Full Moon City
- Cover of first edition
- Editors: Darrell Schweitzer Martin H. Greenberg
- Language: English
- Genre: Fantasy/horror
- Publisher: Pocket Books
- Publication date: 2010
- Publication place: United States
- Media type: Print (paperback)
- Pages: xii, 307 pp.
- ISBN: 978-1-4165-8413-1

= Full Moon City =

Full Moon City is an anthology of fantasy/horror short stories on the subject of lycanthropy, edited by Darrell Schweitzer and Martin H. Greenberg.
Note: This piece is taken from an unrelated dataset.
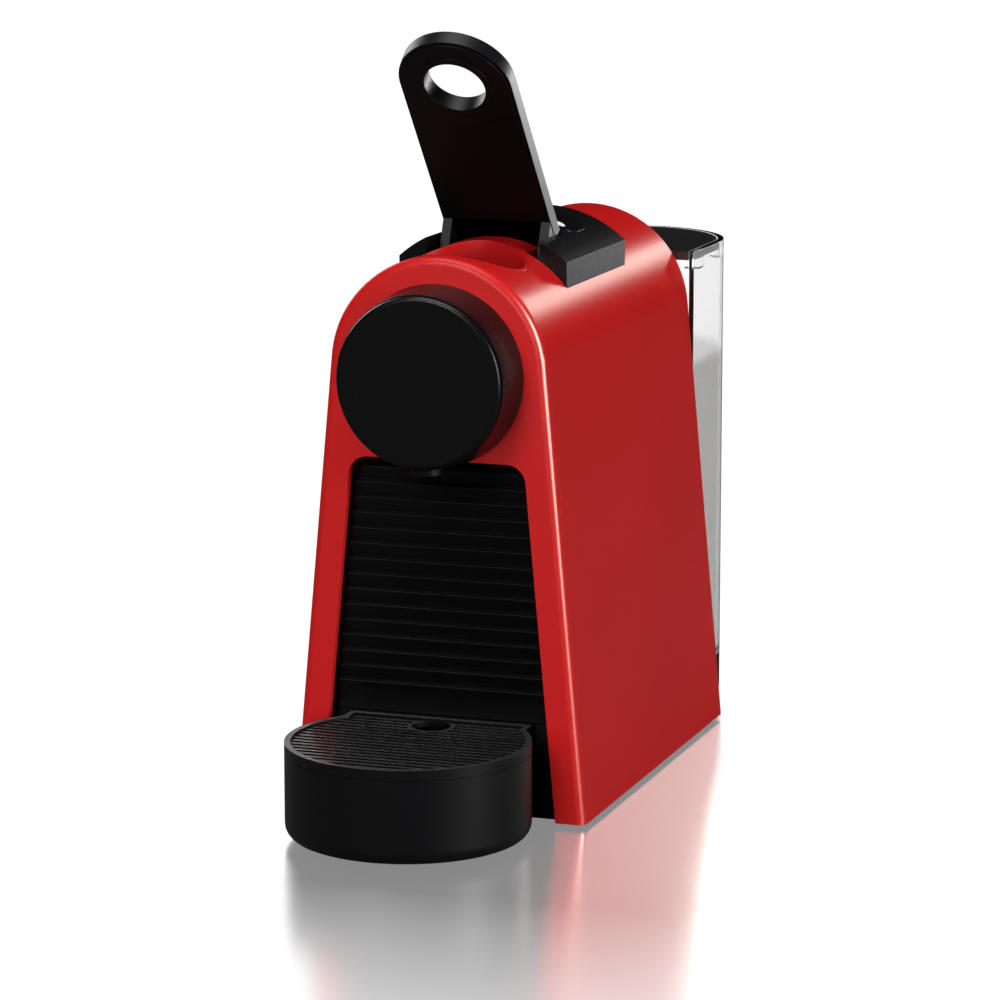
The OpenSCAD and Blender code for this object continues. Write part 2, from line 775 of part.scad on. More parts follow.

It was first published as an ebook by Pocket Books in February 2010, and in paperback by the same publisher in March 2010.

==Summary==
The book collects fifteen short stories by various authors, with an introduction by the editor.

==Contents==
- "Introduction: Children of the Night" (Darrell Schweitzer)
- "The Truth About Werewolves" (Lisa Tuttle)
- "Innocent" (Gene Wolfe)
- "Kitty Learns the Ropes" (Carrie Vaughn)
- "No Children, No Pets" (Esther M. Friesner)
- "Sea Warg" (Tanith Lee)
- "Country Mothers' Sons" (Holly Phillips)
- "A Most Unusual Greyhound" (Mike Resnick)
- "The Bitch" (P. D. Cacek)
- "The Aarne-Thompson Classification Revue" (Holly Black)
- "Weredog of Bucharest" (Ian Watson)
- "I Was a Middle-Age Werewolf" (Ron Goulart)
- "Kvetchula's Daughter" (Darrell Schweitzer)
- "And Bob's Your Uncle" (Chelsea Quinn Yarbro)
- "The Bank Job" (Gregory Frost)
- "La Lune T'attend" (Peter S. Beagle)

==Reception==
Publishers Weekly called the anthology "an uneven collection of urban werewolf tales written by some of fantasy's biggest names," stating that "[f]or every tale that pushes the boundaries, two more are content to go through the motions, making this a fairly average affair." The reviewer singled out the pieces by Black, Lee and Friesner for particular praise, but noted that [v]ery few other stories rise above satisfactory or mildly memorable." Editor Schweitzer's own contribution was called "humorous" but "out of place" due to its "vampire-centric" nature.

The anthology was also reviewed by Rich Horton in Locus no. 591, April 2010 and Vicky Gilpin in Dead Reckonings no. 8, Fall 2010.